Third, it would seek to manage leaks. The director of national intelligence would have added power to improve government IT systems. There would be minimum standards across the executive branch to prevent insider threats.

“This has been one of those problems, again, that we’ve all known about,” said Senator Warner at the press conference. “But you’ve got these kind of bookends of the recent disclosure by this airman and the presidential documents that I think [have] forced action.”

Many needs

Look at it another way, though, and the bills’ breadth suggests a system with too many needs for reform.

The problems of overclassification and leaks are related, but obliquely so – not to mention the mishandling of presidential records. Add to that the balance of power between Congress and the White House, which Senator Warner concedes will never want “Congress weighing in on this issue.”

It’s a dam that would be hard to plug with two bills, much less one – the number that Sen. Marco Rubio, a Republican from Florida and vice chairman of the Intelligence Committee, says he’ll accept.
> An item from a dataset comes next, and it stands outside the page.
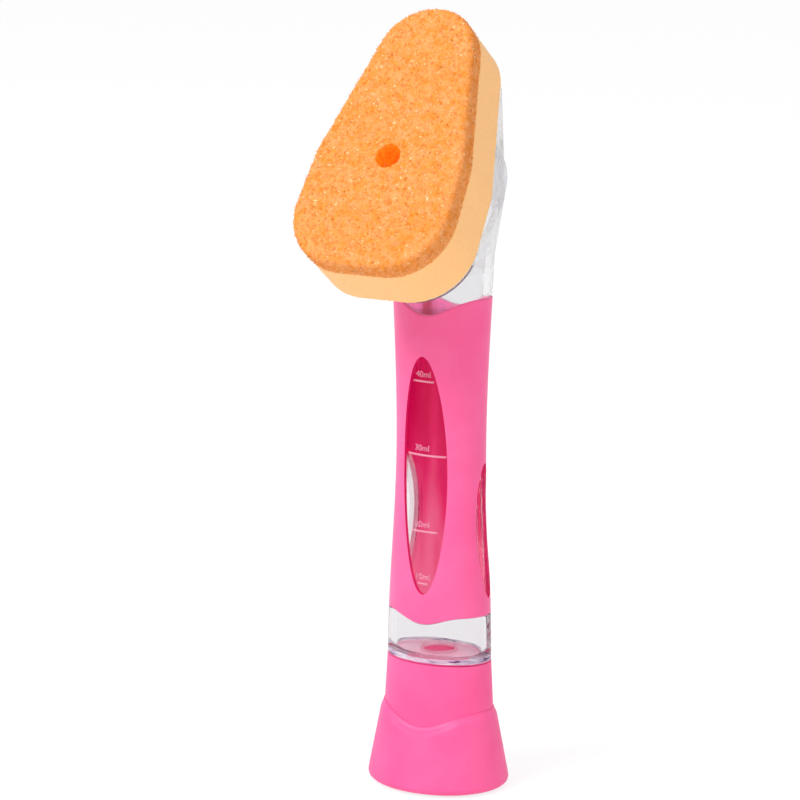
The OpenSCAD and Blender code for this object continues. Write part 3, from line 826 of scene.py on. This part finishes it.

A sign stands outside the National Security Agency campus in Fort Meade, Maryland, in 2013.
Patrick Semansky/AP/File

“They’ll both have to be synthesized,” says Senator Rubio. “We’re only going to pass one bill.”

Meanwhile, some former intelligence-community officials such as Mr. Gerstell support a mix of additional physical and technological security.

Guards at sensitive information sites should perform more spot checks, top-secret printers should have ATM-style cameras, and sensitive documents could also automatically have thin radio-frequency identity (RFID) tags attached – similar to those that trip alarms on retail merchandise. Artificial intelligence, too, could monitor the patterns of every employee with a clearance and identify unusual behavior - such as Airman Teixeira allegedly accessing top-secret slides that he did not need for his work.

“Some progress has been made, but there’s a lot more work to do,” says Kari Bingen, principal deputy undersecretary of defense for intelligence from 2017 to 2020.

When Ms. Bingen was in office, the Pentagon shifted away from its former system of investigating officials with a security clearance – a touch-and-go background check every five years. It adopted a process of “continuous evaluation,” which monitors cleared officials on publicly available databases, such as crime records, for untrustworthy behavior.

It also helped speed the crawling pace of security clearances, which reduced a backlog of around 725,000 in 2018 to 200,000 today. It’s a reminder of the incremental victories that have so far been won to improve the classification system – and also of the battles left to fight.

“I think the wars continue,” says Senator Moran, smiling in the Senate basement. “There is no last war.”